Following the announcement, the shekel weakened 1.5 percent and closed at NIS 3.656 per dollar.

Last year, the shekel strengthened 6% against the dollar, hurting exporters’ profits.

Foreign residents have been exempted from paying taxes at a rate of 15% on profits from investment into Makams and short-term government bonds issued by the accountant-general. The exemption was granted to encourage foreign investment into the local capital market.

“The shekel strengthened over the last few years mainly as a result of the strength of the economy and its resilience to the global economic crisis,” the Finance Ministry said. “However, recently, in addition to foreign investments into the economy, which are welcomed, we are seeing a sharp increase in the inflow of foreign currency by investors who are taking advantage of the interest-rate spread between Israel and abroad to make quick short-term gains, as well as other reasons. This situation is causing the shekel to appreciate, which in turn is likely to hurt the long-term competitiveness of the economy.”

The Bank of Israel on Monday raised the base lending rate by 25 basis points to 2.25%, while central banks in the majority of developed countries have left rates at near-zero levels.

“The decision taken by the Finance Ministry was not entirely unexpected and could have an impact in different directions,” Amir Kahanovich, chief economist and market strategist at Clal Finance, said in a report Thursday. “It involves a tax on profits, and if foreign investors can still make a profit at a minimal risk, the impact of the annulment of the tax exemption might be low.

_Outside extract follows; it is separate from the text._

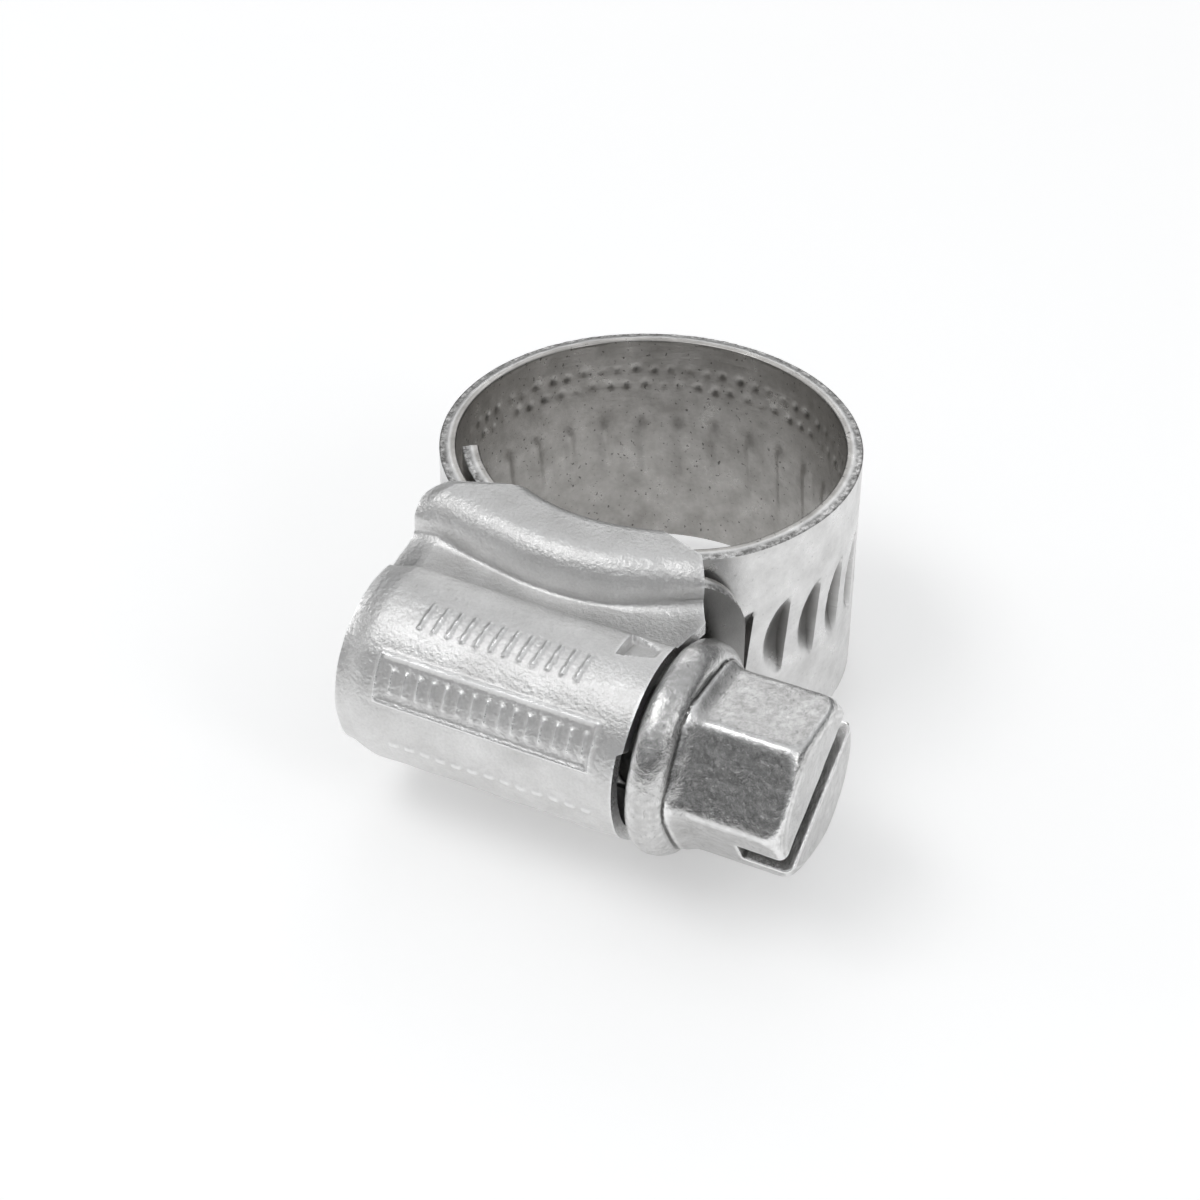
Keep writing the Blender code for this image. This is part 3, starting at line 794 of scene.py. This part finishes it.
def housing():
    """The folded sheet: its upper half, mirrored, thickened and pressed."""
    grid = housing_grid()
    columns, count = grid.shape[:2]
    faces = []
    for i in range(columns - 1):
        for j in range(count - 1):
            a = i * count + j
            faces.append((a, a + 1, a + count + 1, a + count))
    obj = mesh_object("housing_shell", grid.reshape(-1, 3), faces, HOUSING_STEEL)
    obj.data.transform(Matrix.Translation((0, 0, -LOOP[2] * MM)))
    mirror = obj.modifiers.new("Mirror", "MIRROR")
    mirror.use_axis = (False, False, True)
    mirror.merge_threshold = 0.00001
    wall = obj.modifiers.new("Sheet", "SOLIDIFY")
    wall.thickness = SHEET * MM
    wall.offset = -1.0
    wall.use_even_offset = True
    apply_modifiers(obj)
    obj.data.transform(Matrix.Translation((0, 0, LOOP[2] * MM)))
    press_barrel(obj.data)
    finish_solid(obj, 0.012, 50, 1.3, 0.15)
    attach(obj, "housing")
    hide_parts("housing")
    return obj


def finish_solid(obj, dents, angle, bright, dark):
    """Small dents over the whole surface, and marks for the material: edges worn bright with a painted
    highlight, and painted shade in the corners.
    """
    co = vectors(obj.data) / MM
    shift = dents * (lattice(co, 1.4, 11) + 0.5 * lattice(co, 0.5, 12) + 0.25 * lattice(co, 0.2, 13))
    co += vectors(obj.data, "normal") * shift[:, None]
    move_vertices(obj.data, co)
    bend = curvature(obj.data)
    # edges get real wear and a painted highlight; corners get painted shade
    rubbed_and_highlit, painted_corner_shade = smooth(bend * bright, 0.25, 1.6), smooth(-bend * dark, 0.35, 1.8)
    store(obj.data, "place", co)
    store(obj.data, "marks", np.stack([rubbed_and_highlit, painted_corner_shade, bend * 0], 1))
    soften(obj, angle)


# ---------------------------------------------------------------- the screw

COLLAR_BACK_R, COLLAR_BACK_LONG, COLLAR_BACK_HIGH = 3.55, 0.55, 0.52  # a quarter of an ellipse on each side
COLLAR_FRONT_R, COLLAR_FRONT_LONG, COLLAR_FRONT_HIGH = 3.38, 0.89, 0.69
NECK_X = 1.50  # from the collar's face to where the hexagon starts
NECK_SWELL = 0.34
HEAD_CONE, CONE_LONG, CONE_DROP = 3.62, 0.75, 0.62  # the turned cone that takes the hexagon's corners off
END_ROUND = 0.25
DRIVE_SLOT_W, DRIVE_SLOT_D, DRIVE_SLOT_TURN = 1.25, 1.9, 34
WORM_R, ROOT_R = 2.59, 1.85
WORM_PITCH = math.radians(SLOT_STEP) * LOOP_R * (TAIL_R + STRIP_T / 2) / TAIL_R
WORM_X0, WORM_X1, SHANK_X0 = -4.9, 5.0, -5.5
VOXEL = 0.055


def hex_radius(theta, across, power=34.0):
    """Radius of a hexagon with rounded corners; its flats face along 0, 60, 120 degrees."""
    sides = [np.cos(theta - math.radians(60 * k)) / (across / 2) for k in range(6)]
    return sum(np.maximum(0, side) ** power for side in sides) ** (-1 / power)


def round_about(turns):
    """Angles once round, evenly spaced."""
    return np.linspace(0, 2 * math.pi, turns, endpoint=False)


def turned(rings, turns):
    """A closed surface about local Z through rings of place and radius; a radius may vary round its ring."""
    theta = round_about(turns)
    points = [np.stack([r * np.cos(theta), r * np.sin(theta), np.full(turns, x)], 1) for x, r in rings]
    faces = []
    for i in range(len(rings) - 1):
        a, b = i * turns, (i + 1) * turns
        for j in range(turns):
            k = (j + 1) % turns
            faces.append((a + j, a + k, b + k, b + j))
    faces.append(tuple(range(turns))[::-1])
    faces.append(tuple((len(rings) - 1) * turns + j for j in range(turns)))
    return np.concatenate(points), faces


def head_mesh(turns=240):
    """Collar and hexagon as one surface, from the collar's face to the flat end."""
    hexagon = hex_radius(round_about(turns), HEX_AF)
    a, end = HEAD_X0, HEAD_X1
    bend = np.linspace(0, math.pi / 2, 16)
    rings = [(a, r) for r in (0.02, 1.2, 2.4, 3.3)]
    rings += [(a + COLLAR_BACK_LONG * (1 - math.cos(t)), COLLAR_BACK_R + COLLAR_BACK_HIGH * math.sin(t))
              for t in bend]
    rings += [(a + COLLAR_BACK_LONG + COLLAR_FRONT_LONG * math.sin(t),
               COLLAR_FRONT_R + COLLAR_FRONT_HIGH * math.cos(t)) for t in bend[1:]]
    for x in np.linspace(a + NECK_X, end - 0.02, 70):
        root = NECK_SWELL * math.exp(-((x - a - NECK_X) / 0.34) ** 2)
        cone = HEAD_CONE - CONE_DROP * max(0.0, (x - end + CONE_LONG) / CONE_LONG) ** 1.5
        r = -np.log(np.exp(-9 * (hexagon + root)) + np.exp(-9 * cone)) / 9
        if x > end - END_ROUND:
            r = r - END_ROUND * (1 - math.sqrt(max(0.0, 1 - ((x - end + END_ROUND) / END_ROUND) ** 2)))
        rings.append((x, r))
    outer = rings[-1][1]
    rings += [(end, outer * share) for share in (0.97, 0.85, 0.6, 0.35, 0.12, 0.01)]
    return turned(rings, turns)


def shank_mesh():
    """The plain shaft under the thread, which reaches into the collar."""
    rings = [(SHANK_X0, ROOT_R - 0.15), (SHANK_X0 + 0.15, ROOT_R), (HEAD_X0 + 0.5, ROOT_R)]
    return turned(rings, 96)


def thread_mesh(per_turn=48):
    """A right-hand trapezoid rib whose crest lies in the strip's slots; it fades out at both ends."""
    slot_x = CHANNEL[0] - LOOP[0] + (TAIL_R + STRIP_T / 2) * math.sin(
        math.radians(LAST_CUT - 270 + 3.5 * TAIL_STEP))
    phase = slot_x + 0.20
    start = phase - round((phase - WORM_X0) / WORM_PITCH) * WORM_PITCH
    count = int((WORM_X1 - WORM_X0) / WORM_PITCH * per_turn)
    fading = per_turn / 2
    points, faces = [], []
    for i in range(count + 1):
        angle = math.pi / 2 + 2 * math.pi * i / per_turn
        fade = min(1.0, i / fading, (count - i) / fading)
        crest = ROOT_R - 0.1 + (WORM_R - ROOT_R + 0.1) * fade
        x = start + WORM_PITCH * i / per_turn
        for r, dx in ((ROOT_R - 0.2, -0.36), (crest, -0.12), (crest, 0.12), (ROOT_R - 0.2, 0.30)):
            points.append((r * math.cos(angle), r * math.sin(angle), x + dx))
        if i:
            a, b = 4 * (i - 1), 4 * i
            faces += [(a + j, a + (j + 1) % 4, b + (j + 1) % 4, b + j) for j in range(4)]
    faces += [(0, 1, 2, 3), (4 * count + 3, 4 * count + 2, 4 * count + 1, 4 * count)]
    return np.array(points), faces


def tool_mesh(name, points, faces):
    """A closed mesh, from points in mm, whose faces all look outwards."""
    mesh = bpy.data.meshes.new(name)
    mesh.from_pydata((points * MM).tolist(), [], faces)
    bm = bmesh.new()
    bm.from_mesh(mesh)
    bmesh.ops.recalc_face_normals(bm, faces=bm.faces)
    bm.to_mesh(mesh)
    bm.free()
    return linked(name, mesh)


def slot_tool():
    """The box that cuts the driving slot across the flat end."""
    bm = bmesh.new()
    bmesh.ops.create_cube(bm, size=1.0)
    bmesh.ops.scale(bm, verts=bm.verts, vec=(12 * MM, DRIVE_SLOT_W * MM, 2 * DRIVE_SLOT_D * MM))
    turn = Matrix.Rotation(math.radians(90 + DRIVE_SLOT_TURN), 3, "Z")
    bmesh.ops.rotate(bm, verts=bm.verts, matrix=turn)
    bmesh.ops.translate(bm, verts=bm.verts, vec=(0, 0, HEAD_X1 * MM))
    cutter = linked("slot_tool", bpy.data.meshes.new("slot_tool"))
    bm.to_mesh(cutter.data)
    bm.free()
    return cutter


def screw():
    """Head, shank and thread joined by a fine remesh, which also rounds every edge a little."""
    head = tool_mesh("worm_screw_fine", *head_mesh())
    cutter = slot_tool()
    cut = head.modifiers.new("Slot", "BOOLEAN")
    cut.object, cut.operation, cut.solver = cutter, "DIFFERENCE", "EXACT"
    apply_modifiers(head)
    rest = [tool_mesh("thread_tool", *thread_mesh()), tool_mesh("shank_tool", *shank_mesh())]
    bm = bmesh.new()
    for obj in [head] + rest:
        bm.from_mesh(obj.data)
    bm.to_mesh(head.data)
    bm.free()
    for obj in rest + [cutter]:
        bpy.data.objects.remove(obj)
    remesh = head.modifiers.new("Unite", "REMESH")
    remesh.mode = "VOXEL"
    remesh.voxel_size = VOXEL * MM
    apply_modifiers(head)
    place = Matrix.Translation((LOOP[0] * MM, SCREW[1] * MM, SCREW[2] * MM))
    head.data.transform(place @ Matrix.Rotation(math.pi / 2, 4, "Y"))
    head.data.materials.clear()
    head.data.materials.append(SCREW_STEEL)
    finish_solid(head, 0.018, 60, 1.5, 1.1)
    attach(head, "screw")
    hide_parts("worm_screw")
    return head


# ---------------------------------------------------------------- studio

SOFTBOXES = (  # name, direction, distance in m, size in m, brightness
    ("key", (-0.36, -0.34, 0.87), 0.45, (0.30, 0.15), 2.7),
    ("back", (-0.30, 0.75, 0.60), 0.55, (0.30, 0.20), 0.9),
    ("side", (0.80, -0.25, 0.55), 0.50, (0.12, 0.22), 2.6),
    ("left", (-0.90, -0.30, 0.30), 0.50, (0.10, 0.20), 1.6))
SKY = ((0.0, 0.08), (0.32, 0.12), (0.50, 0.55), (1.0, 0.70))  # brightness from the nadir to the zenith
FLOOR_HALF, FLOOR_DROP = 1.5, 0.02  # half its side in m, and how far it lies below the object in mm
CAMERA_TURN, CAMERA_RISE, CAMERA_ROLL = 26.928, 36.315, 0.555
CAMERA_BACK, CAMERA_LEFT, CAMERA_DOWN = 109.73, 1.922, 2.296  # from the loop's middle
SENSOR, LENS = 36.0, 82.815


def softbox(name, place, size, radiance):
    """A rectangular light facing the object, set by how bright its surface looks."""
    data = bpy.data.lights.new(name, "AREA")
    data.shape = "RECTANGLE"
    data.size, data.size_y = size
    data.energy = radiance * math.pi * size[0] * size[1]
    obj = linked(name, data)
    obj.location = place
    obj.rotation_mode = "QUATERNION"
    obj.rotation_quaternion = (-place).to_track_quat("-Z", "Y")


def studio():
    """A white floor under a tent of light, with four softboxes."""
    mesh = bpy.data.meshes.new("floor")
    bm = bmesh.new()
    bmesh.ops.create_grid(bm, x_segments=1, y_segments=1, size=FLOOR_HALF)
    bm.to_mesh(mesh)
    bm.free()
    mesh.materials.append(floor_paint())
    floor = linked("floor", mesh)
    floor.location = (0, 0, -FLOOR_DROP * MM)
    tent()
    for name, direction, distance, size, radiance in SOFTBOXES:
        softbox(name, Vector(direction).normalized() * distance, size, radiance)
    bpy.context.scene.view_settings.view_transform = "Standard"


def tent():
    """Light from all round, brighter overhead than below, so that steel shows its curves."""
    world = bpy.data.worlds.new("studio")
    bpy.context.scene.world = world
    world.use_nodes = True
    tree = world.node_tree
    way = tree.nodes.new("ShaderNodeTexCoord")
    split = tree.nodes.new("ShaderNodeSeparateXYZ")
    ramp = tree.nodes.new("ShaderNodeValToRGB")
    tree.links.new(way.outputs["Generated"], split.inputs[0])
    tree.links.new(split.outputs["Z"], ramp.inputs[0])
    tree.links.new(ramp.outputs[0], tree.nodes["Background"].inputs["Color"])
    while len(ramp.color_ramp.elements) < len(SKY):
        ramp.color_ramp.elements.new(0.5)
    for element, (at, value) in zip(ramp.color_ramp.elements, SKY):
        element.position = at
        element.color = (value * 0.98, value * 0.99, value, 1)


def camera():
    """The viewing angle of the photograph, worked out from the rim of the loop."""
    turn, tilt, roll = np.radians([CAMERA_TURN, CAMERA_RISE, CAMERA_ROLL])
    back = Vector((math.sin(turn) * math.cos(tilt), -math.cos(turn) * math.cos(tilt), math.sin(tilt)))
    right = Vector((math.cos(turn), math.sin(turn), 0.0))
    up = back.cross(right)
    place = Vector(LOOP) + back * CAMERA_BACK - right * CAMERA_LEFT - up * CAMERA_DOWN
    right, up = (right * math.cos(roll) + up * math.sin(roll),
                 up * math.cos(roll) - right * math.sin(roll))
    data = bpy.data.cameras.new("camera")
    data.sensor_width = SENSOR
    data.lens = LENS
    data.clip_start, data.clip_end = 0.005, 5.0
    obj = linked("camera", data)
    facing = Matrix((right, up, back)).transposed().to_4x4()
    obj.matrix_world = Matrix.Translation(place * MM) @ facing
    bpy.context.scene.camera = obj


camera()
studio()
strip()
housing()
screw()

“Revoking the tax exemption is likely to reduce demand by foreign investors for the shekel and local bonds, which in turn will weaken the local currency and raise bond yields, especially if this allows the Bank of Israel to increase interest rates at a faster pace. In a different scenario, state revenues could be boosted by the new tax and from income of increased export activity, which in turn would lead to a reduction in government debt and have an adverse effect of supporting the currency.”

The Treasury’s decision follows last week’s measures announced by the Bank of Israel to tighten regulations on foreign-exchange activity.